Give the entries again exactly, every one of them.
>> begin Input data
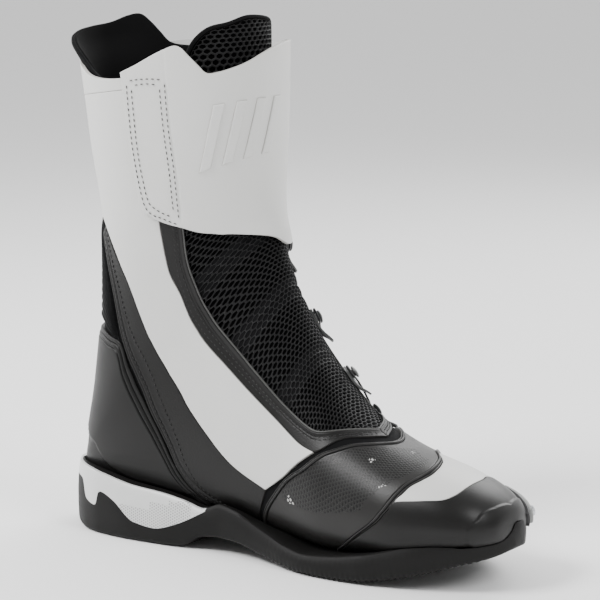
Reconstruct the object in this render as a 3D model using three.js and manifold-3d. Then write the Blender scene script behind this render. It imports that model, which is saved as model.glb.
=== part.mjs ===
// Left motorcycle riding boot with a front closure flap and a reel-tightened lace.
// Millimetres. +X points to the toe, +Z up, -Y is the medial (inner) side.
import * as THREE from "three";
import { mergeVertices } from "three/addons/utils/BufferGeometryUtils.js";
import Module from "manifold-3d";

const wasm = await Module();
wasm.setup();

// ---------------------------------------------------------------- driving dimensions
const ORIGIN = [148.5, 1.97, 0]; // middle of the boot's footprint, in the lasting frame
const PANEL = 1.8; // thickness of an upper panel
const SEAM = 0.55; // each panel stops this far from its seam line
const LINING = [-5.2, -3.1]; // inner and outer face of the lining, from the skin
const COUNTER_PROUD = 2.0; // heel counter above the skin
const OVERLAY_PROUD = 0.5; // vamp overlay and toe cap above the skin
const SOLE_REST = [1.1, 3.0]; // gap from skin to sole seat, forefoot and heel
const INSERT_DEPTH = 5; // thickness of the pale insert in the heel wall
const FLAP = [2.2, 4.0]; // inner and outer face of the closure flap, from the skin
const LACE = 1.3; // lace diameter
const LACE_HEIGHT = 2.9; // lace axis above the skin where it rounds a hook
const HOOK_WIDTH = 8;
const DIAL_PLACE = [0.885, -106]; // reel centre on the skin
const DIAL_RADIUS = 15;
const SLIDER_PLACE = [0.082, -96]; // middle of the toe slider on the skin

// Cross-sections of the skin, the outer face of the main panels, fanned round the instep from
// the tip of the toe (0) to the top of the shaft (1) and on into the collar (1.1).
// Each: place, front x z, back x z, medial and lateral half width, ridge and floor shift in y,
// power of the superellipse, and how much narrower its front is than its back.
const SECTIONS = [
  [0.0, 300, 37, 300, 32, 3, 3, -6, -6, 2.0, 0],
  [0.03, 298, 44, 297, 27, 18, 15, -7, -5, 2.1, 0.1],
  [0.07, 288, 54, 290, 24, 30, 26, -9, -5, 2.3, 0.15],
  [0.13, 267, 63, 272, 19.5, 39, 37, -11, -4, 2.4, 0.2],
  [0.22, 233, 72, 238, 11, 45, 46, -11, -2, 2.4, 0.22],
  [0.32, 199, 88, 197, 7, 45, 49, -8, 0, 2.3, 0.22],
  [0.42, 176, 111, 148, 10, 39, 46, -4, 1, 2.2, 0.22],
  [0.52, 157, 139, 95, 13, 36.5, 39, -1, 0, 2.1, 0.15],
  [0.61, 144, 166, 38, 13, 35, 36, 0, 0, 2.1, 0.1],
  [0.645, 140, 176, 14, 19, 35, 36, 0, 0, 2.1, 0.08],
  [0.68, 137.5, 186, 1.5, 37, 35.5, 36.5, 0, 0, 2.1, 0.05],
  [0.74, 133, 201, 9.5, 84, 36.5, 37.5, 0, 0, 2.1, 0],
  [0.8, 131.5, 214, 16.5, 136, 39.5, 39.5, 0, 0, 2.1, 0],
  [0.87, 131, 235, 18.5, 186, 44.5, 44.5, 0, 0, 2.1, 0],
  [0.94, 131, 264, 12, 236, 49.5, 49.5, 0, 0, 2.1, 0],
  [1.0, 131, 296, 5, 286, 52.5, 52.5, 0, 0, 2.1, 0],
  [1.1, 130, 332, -7, 322, 54.5, 54.5, 0, 0, 2.1, 0],
];

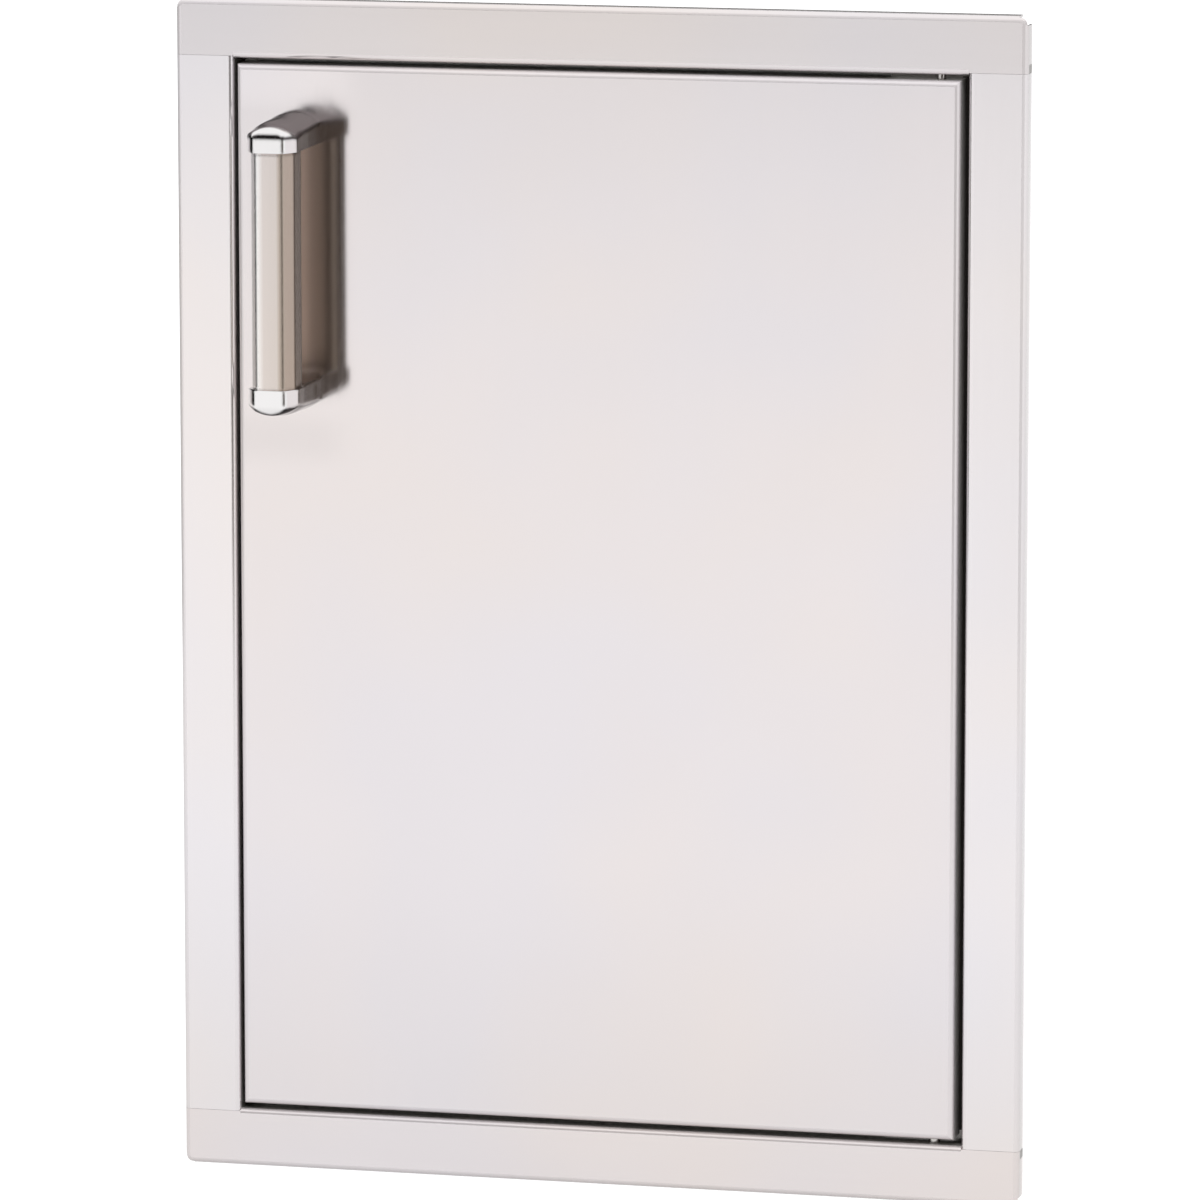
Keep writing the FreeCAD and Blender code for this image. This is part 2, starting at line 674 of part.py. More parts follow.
>> end Input data
→ The completed task
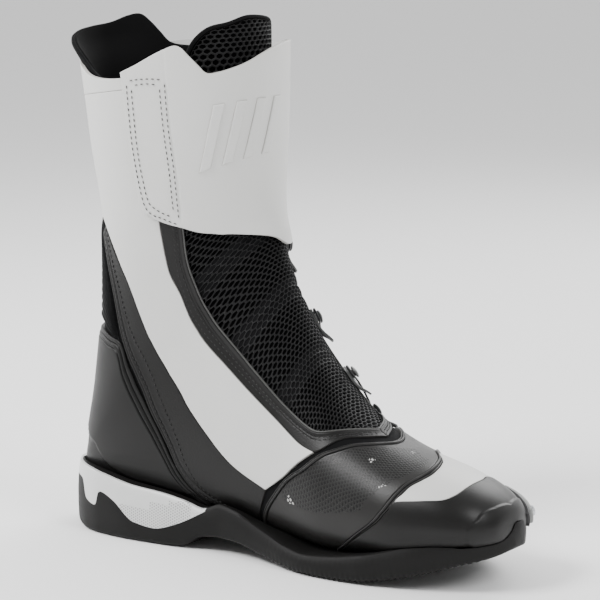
Reconstruct the object in this render as a 3D model using three.js and manifold-3d. Then write the Blender scene script behind this render. It imports that model, which is saved as model.glb.
=== part.mjs ===
// Left motorcycle riding boot with a front closure flap and a reel-tightened lace.
// Millimetres. +X points to the toe, +Z up, -Y is the medial (inner) side.
import * as THREE from "three";
import { mergeVertices } from "three/addons/utils/BufferGeometryUtils.js";
import Module from "manifold-3d";

const wasm = await Module();
wasm.setup();

// ---------------------------------------------------------------- driving dimensions
const ORIGIN = [148.5, 1.97, 0]; // middle of the boot's footprint, in the lasting frame
const PANEL = 1.8; // thickness of an upper panel
const SEAM = 0.55; // each panel stops this far from its seam line
const LINING = [-5.2, -3.1]; // inner and outer face of the lining, from the skin
const COUNTER_PROUD = 2.0; // heel counter above the skin
const OVERLAY_PROUD = 0.5; // vamp overlay and toe cap above the skin
const SOLE_REST = [1.1, 3.0]; // gap from skin to sole seat, forefoot and heel
const INSERT_DEPTH = 5; // thickness of the pale insert in the heel wall
const FLAP = [2.2, 4.0]; // inner and outer face of the closure flap, from the skin
const LACE = 1.3; // lace diameter
const LACE_HEIGHT = 2.9; // lace axis above the skin where it rounds a hook
const HOOK_WIDTH = 8;
const DIAL_PLACE = [0.885, -106]; // reel centre on the skin
const DIAL_RADIUS = 15;
const SLIDER_PLACE = [0.082, -96]; // middle of the toe slider on the skin

// Cross-sections of the skin, the outer face of the main panels, fanned round the instep from
// the tip of the toe (0) to the top of the shaft (1) and on into the collar (1.1).
// Each: place, front x z, back x z, medial and lateral half width, ridge and floor shift in y,
// power of the superellipse, and how much narrower its front is than its back.
const SECTIONS = [
  [0.0, 300, 37, 300, 32, 3, 3, -6, -6, 2.0, 0],
  [0.03, 298, 44, 297, 27, 18, 15, -7, -5, 2.1, 0.1],
  [0.07, 288, 54, 290, 24, 30, 26, -9, -5, 2.3, 0.15],
  [0.13, 267, 63, 272, 19.5, 39, 37, -11, -4, 2.4, 0.2],
  [0.22, 233, 72, 238, 11, 45, 46, -11, -2, 2.4, 0.22],
  [0.32, 199, 88, 197, 7, 45, 49, -8, 0, 2.3, 0.22],
  [0.42, 176, 111, 148, 10, 39, 46, -4, 1, 2.2, 0.22],
  [0.52, 157, 139, 95, 13, 36.5, 39, -1, 0, 2.1, 0.15],
  [0.61, 144, 166, 38, 13, 35, 36, 0, 0, 2.1, 0.1],
  [0.645, 140, 176, 14, 19, 35, 36, 0, 0, 2.1, 0.08],
  [0.68, 137.5, 186, 1.5, 37, 35.5, 36.5, 0, 0, 2.1, 0.05],
  [0.74, 133, 201, 9.5, 84, 36.5, 37.5, 0, 0, 2.1, 0],
  [0.8, 131.5, 214, 16.5, 136, 39.5, 39.5, 0, 0, 2.1, 0],
  [0.87, 131, 235, 18.5, 186, 44.5, 44.5, 0, 0, 2.1, 0],
  [0.94, 131, 264, 12, 236, 49.5, 49.5, 0, 0, 2.1, 0],
  [1.0, 131, 296, 5, 286, 52.5, 52.5, 0, 0, 2.1, 0],
  [1.1, 130, 332, -7, 322, 54.5, 54.5, 0, 0, 2.1, 0],
];

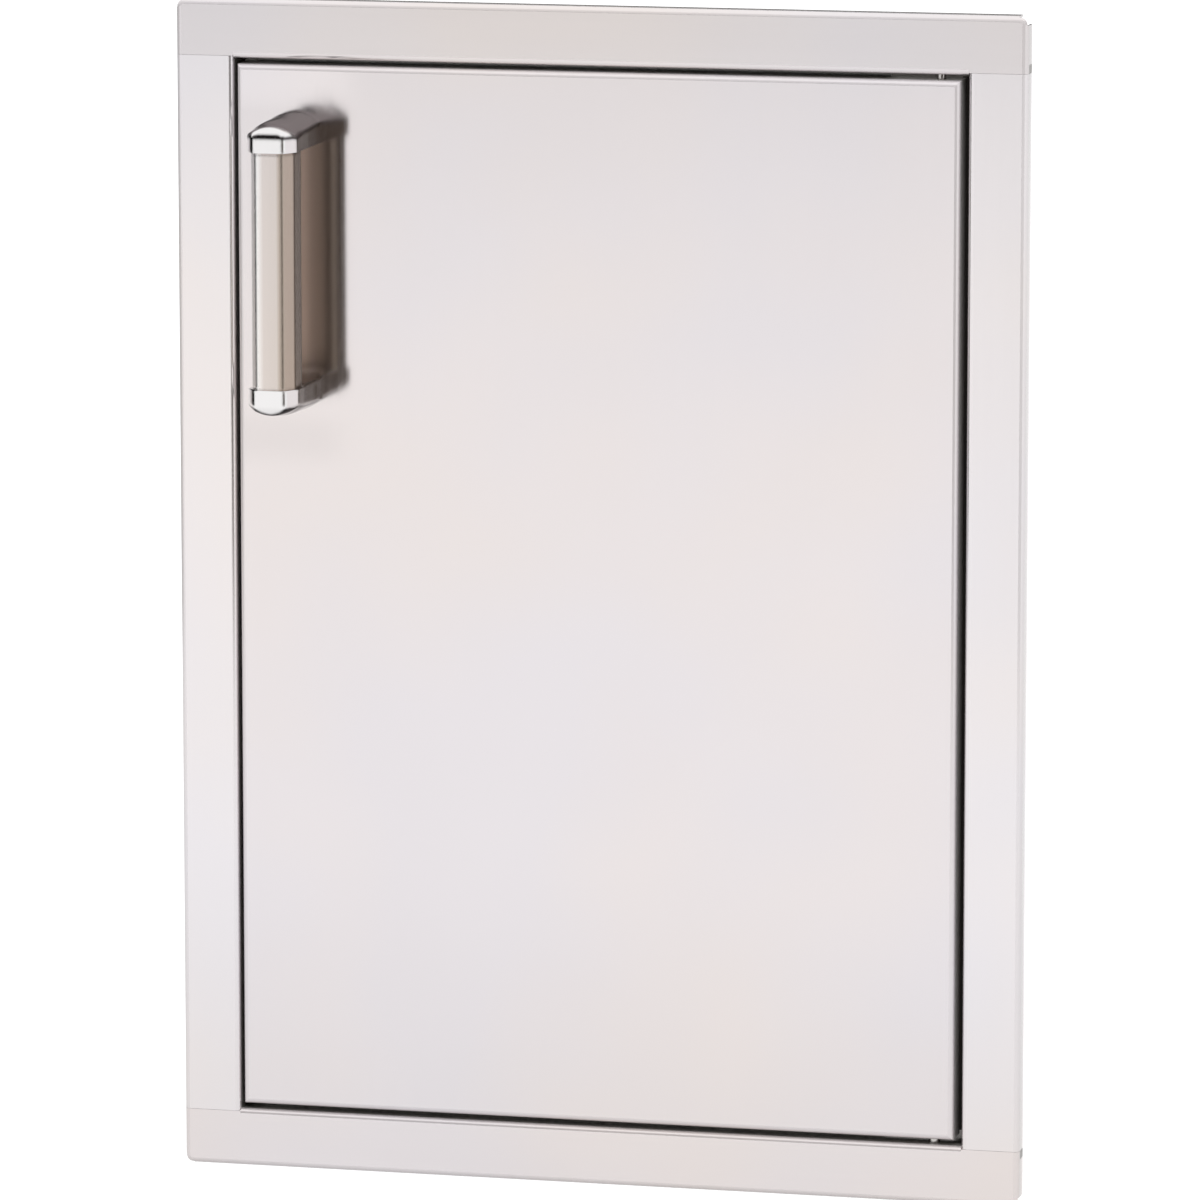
Keep writing the FreeCAD and Blender code for this image. This is part 2, starting at line 674 of part.py. More parts follow.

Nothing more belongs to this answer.